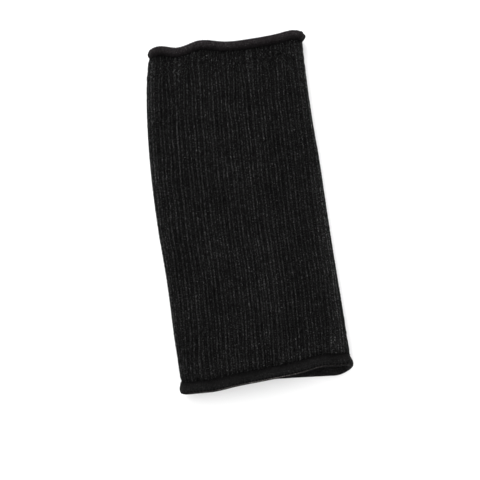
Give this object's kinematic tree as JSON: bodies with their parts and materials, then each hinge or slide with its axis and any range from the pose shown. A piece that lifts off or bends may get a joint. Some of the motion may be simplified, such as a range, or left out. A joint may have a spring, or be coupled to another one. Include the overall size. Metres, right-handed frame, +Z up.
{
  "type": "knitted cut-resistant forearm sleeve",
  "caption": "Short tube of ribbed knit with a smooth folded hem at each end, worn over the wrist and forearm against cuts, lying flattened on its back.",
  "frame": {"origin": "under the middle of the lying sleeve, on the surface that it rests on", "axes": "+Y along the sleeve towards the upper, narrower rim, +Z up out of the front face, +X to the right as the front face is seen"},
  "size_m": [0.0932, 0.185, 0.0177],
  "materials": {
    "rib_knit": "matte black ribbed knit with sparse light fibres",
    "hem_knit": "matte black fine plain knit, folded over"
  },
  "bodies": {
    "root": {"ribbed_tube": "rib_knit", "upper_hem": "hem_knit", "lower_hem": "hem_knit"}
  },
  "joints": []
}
...
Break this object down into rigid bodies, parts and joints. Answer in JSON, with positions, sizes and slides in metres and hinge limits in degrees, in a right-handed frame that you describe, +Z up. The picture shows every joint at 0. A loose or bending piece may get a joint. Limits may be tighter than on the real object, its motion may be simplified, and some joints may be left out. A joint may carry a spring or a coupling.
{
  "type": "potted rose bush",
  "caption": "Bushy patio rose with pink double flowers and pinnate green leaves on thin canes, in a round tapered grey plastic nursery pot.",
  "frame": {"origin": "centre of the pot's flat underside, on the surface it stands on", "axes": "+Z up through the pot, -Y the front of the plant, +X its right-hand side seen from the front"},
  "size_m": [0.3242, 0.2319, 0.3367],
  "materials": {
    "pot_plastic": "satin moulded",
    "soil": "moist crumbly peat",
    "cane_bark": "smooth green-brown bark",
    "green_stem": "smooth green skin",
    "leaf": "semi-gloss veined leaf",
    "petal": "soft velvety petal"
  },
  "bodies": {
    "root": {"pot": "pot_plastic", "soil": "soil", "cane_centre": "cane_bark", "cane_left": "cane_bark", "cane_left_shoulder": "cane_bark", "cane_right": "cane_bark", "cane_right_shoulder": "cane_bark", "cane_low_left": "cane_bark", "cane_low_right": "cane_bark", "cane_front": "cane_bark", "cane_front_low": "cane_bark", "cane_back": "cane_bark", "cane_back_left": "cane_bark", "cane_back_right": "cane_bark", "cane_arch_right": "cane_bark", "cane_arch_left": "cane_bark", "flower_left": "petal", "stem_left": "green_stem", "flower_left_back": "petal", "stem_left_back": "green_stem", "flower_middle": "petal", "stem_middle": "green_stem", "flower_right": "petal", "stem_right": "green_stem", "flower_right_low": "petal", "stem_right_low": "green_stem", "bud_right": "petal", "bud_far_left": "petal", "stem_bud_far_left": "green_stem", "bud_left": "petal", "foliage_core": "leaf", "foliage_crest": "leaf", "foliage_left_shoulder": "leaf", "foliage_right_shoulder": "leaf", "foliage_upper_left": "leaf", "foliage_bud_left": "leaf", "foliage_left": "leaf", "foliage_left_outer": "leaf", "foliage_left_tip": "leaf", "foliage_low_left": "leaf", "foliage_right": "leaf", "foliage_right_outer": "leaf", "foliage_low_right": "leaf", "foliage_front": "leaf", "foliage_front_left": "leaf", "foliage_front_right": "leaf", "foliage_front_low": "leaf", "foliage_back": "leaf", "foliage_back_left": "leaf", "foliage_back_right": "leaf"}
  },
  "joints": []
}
--
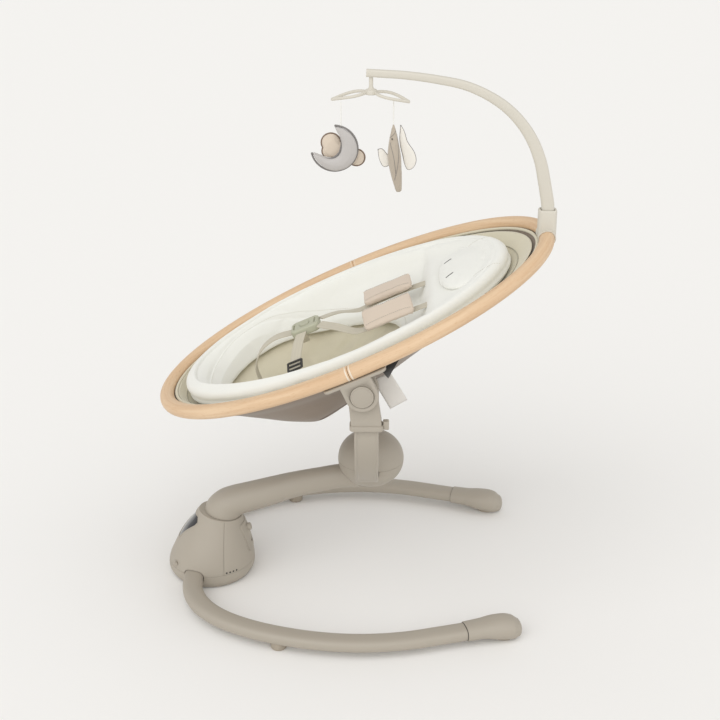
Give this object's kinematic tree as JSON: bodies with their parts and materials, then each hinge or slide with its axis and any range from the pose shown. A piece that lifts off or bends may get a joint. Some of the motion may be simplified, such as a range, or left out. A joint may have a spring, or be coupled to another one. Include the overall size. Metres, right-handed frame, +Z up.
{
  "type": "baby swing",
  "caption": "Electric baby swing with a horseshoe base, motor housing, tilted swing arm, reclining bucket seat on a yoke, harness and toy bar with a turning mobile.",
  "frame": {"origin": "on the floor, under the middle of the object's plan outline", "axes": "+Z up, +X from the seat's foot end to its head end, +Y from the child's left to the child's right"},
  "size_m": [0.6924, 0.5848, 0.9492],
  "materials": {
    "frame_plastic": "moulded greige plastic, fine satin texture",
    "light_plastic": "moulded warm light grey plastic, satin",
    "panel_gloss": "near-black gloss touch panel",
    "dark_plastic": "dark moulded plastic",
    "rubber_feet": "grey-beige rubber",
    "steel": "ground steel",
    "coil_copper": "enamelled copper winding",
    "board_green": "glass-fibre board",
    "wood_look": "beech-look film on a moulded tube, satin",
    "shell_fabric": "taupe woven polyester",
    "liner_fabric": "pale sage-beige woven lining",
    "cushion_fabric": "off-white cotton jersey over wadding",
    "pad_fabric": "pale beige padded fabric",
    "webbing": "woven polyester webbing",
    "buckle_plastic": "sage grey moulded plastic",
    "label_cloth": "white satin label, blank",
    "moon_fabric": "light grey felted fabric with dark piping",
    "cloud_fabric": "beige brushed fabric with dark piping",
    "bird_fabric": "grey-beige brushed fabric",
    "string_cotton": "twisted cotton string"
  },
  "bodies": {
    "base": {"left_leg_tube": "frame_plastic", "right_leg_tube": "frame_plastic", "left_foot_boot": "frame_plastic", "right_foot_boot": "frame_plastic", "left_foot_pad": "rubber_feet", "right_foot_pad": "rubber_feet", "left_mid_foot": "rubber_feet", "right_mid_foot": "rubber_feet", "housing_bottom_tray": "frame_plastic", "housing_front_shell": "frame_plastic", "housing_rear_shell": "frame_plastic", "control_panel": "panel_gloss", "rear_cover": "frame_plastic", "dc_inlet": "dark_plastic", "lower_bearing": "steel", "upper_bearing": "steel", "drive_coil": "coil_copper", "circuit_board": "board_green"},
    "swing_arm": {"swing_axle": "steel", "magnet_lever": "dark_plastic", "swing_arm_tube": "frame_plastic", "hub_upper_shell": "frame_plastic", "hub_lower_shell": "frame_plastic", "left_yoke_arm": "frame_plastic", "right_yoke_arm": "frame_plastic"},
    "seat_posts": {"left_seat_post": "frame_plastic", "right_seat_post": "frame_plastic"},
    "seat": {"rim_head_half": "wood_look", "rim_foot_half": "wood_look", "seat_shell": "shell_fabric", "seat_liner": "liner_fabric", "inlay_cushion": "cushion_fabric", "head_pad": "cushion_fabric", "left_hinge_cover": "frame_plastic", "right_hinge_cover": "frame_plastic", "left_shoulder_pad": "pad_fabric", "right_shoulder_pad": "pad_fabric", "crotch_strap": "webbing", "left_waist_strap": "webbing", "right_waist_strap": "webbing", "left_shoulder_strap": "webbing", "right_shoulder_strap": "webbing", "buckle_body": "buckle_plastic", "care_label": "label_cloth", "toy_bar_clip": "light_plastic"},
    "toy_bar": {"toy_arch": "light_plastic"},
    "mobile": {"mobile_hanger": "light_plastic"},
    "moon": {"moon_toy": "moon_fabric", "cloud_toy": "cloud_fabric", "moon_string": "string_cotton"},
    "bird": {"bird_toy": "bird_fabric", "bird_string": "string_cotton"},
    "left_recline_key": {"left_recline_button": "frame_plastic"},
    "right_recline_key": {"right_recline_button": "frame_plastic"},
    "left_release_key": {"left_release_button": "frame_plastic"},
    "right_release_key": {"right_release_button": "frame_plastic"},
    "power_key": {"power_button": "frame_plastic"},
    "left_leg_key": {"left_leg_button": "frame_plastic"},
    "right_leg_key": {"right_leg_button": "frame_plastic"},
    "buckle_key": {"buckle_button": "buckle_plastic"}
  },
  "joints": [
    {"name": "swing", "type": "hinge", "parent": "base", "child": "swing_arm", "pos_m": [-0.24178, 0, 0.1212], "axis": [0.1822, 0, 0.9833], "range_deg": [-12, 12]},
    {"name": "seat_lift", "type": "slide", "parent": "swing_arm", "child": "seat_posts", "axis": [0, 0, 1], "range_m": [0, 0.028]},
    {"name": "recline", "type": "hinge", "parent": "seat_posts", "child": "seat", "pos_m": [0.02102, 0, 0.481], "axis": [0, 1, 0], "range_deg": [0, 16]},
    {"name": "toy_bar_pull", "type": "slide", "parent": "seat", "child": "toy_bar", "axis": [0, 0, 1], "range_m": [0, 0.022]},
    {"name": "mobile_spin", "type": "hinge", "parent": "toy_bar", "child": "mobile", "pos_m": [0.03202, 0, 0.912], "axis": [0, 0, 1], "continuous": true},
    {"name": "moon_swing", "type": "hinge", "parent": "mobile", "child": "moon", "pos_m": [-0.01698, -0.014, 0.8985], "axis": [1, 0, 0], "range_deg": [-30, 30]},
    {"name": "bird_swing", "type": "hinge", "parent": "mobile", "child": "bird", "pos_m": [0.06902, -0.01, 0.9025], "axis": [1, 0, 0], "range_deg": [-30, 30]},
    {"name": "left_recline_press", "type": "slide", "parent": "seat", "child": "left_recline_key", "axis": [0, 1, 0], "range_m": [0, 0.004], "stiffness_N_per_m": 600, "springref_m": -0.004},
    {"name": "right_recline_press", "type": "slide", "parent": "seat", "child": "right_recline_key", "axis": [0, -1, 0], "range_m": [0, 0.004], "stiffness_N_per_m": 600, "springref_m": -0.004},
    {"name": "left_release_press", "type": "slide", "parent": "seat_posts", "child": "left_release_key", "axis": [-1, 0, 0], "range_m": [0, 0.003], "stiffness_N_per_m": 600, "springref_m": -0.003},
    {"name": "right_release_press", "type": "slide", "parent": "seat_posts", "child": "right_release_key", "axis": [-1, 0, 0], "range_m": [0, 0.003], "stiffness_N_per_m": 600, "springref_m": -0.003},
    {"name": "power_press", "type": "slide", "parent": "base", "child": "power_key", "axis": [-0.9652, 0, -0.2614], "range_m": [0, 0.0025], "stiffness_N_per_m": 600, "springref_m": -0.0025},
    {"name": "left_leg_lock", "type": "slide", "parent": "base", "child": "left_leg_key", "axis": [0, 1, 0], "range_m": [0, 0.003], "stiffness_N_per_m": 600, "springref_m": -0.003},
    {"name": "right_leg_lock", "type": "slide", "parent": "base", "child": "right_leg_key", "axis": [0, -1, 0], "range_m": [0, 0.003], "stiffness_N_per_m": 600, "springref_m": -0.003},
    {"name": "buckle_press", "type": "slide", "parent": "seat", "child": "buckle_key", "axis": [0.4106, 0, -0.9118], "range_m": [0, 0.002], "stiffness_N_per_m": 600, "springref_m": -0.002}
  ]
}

◆ **What you are asked to do**
Scan the listing above. Gather each line that contains the word "joints".

◆ **Expected answer**
  "joints": []
Break this object down into rigid bodies, parts and joints. Answer in JSON, with positions, sizes and slides in metres and hinge limits in degrees, in a right-handed frame that you describe, +Z up. The picture shows every joint at 0. A loose or bending piece may get a joint. Limits may be tighter than on the real object, its motion may be simplified, and some joints may be left out. A joint may carry a spring or a coupling.
  "joints": []
  "joints": [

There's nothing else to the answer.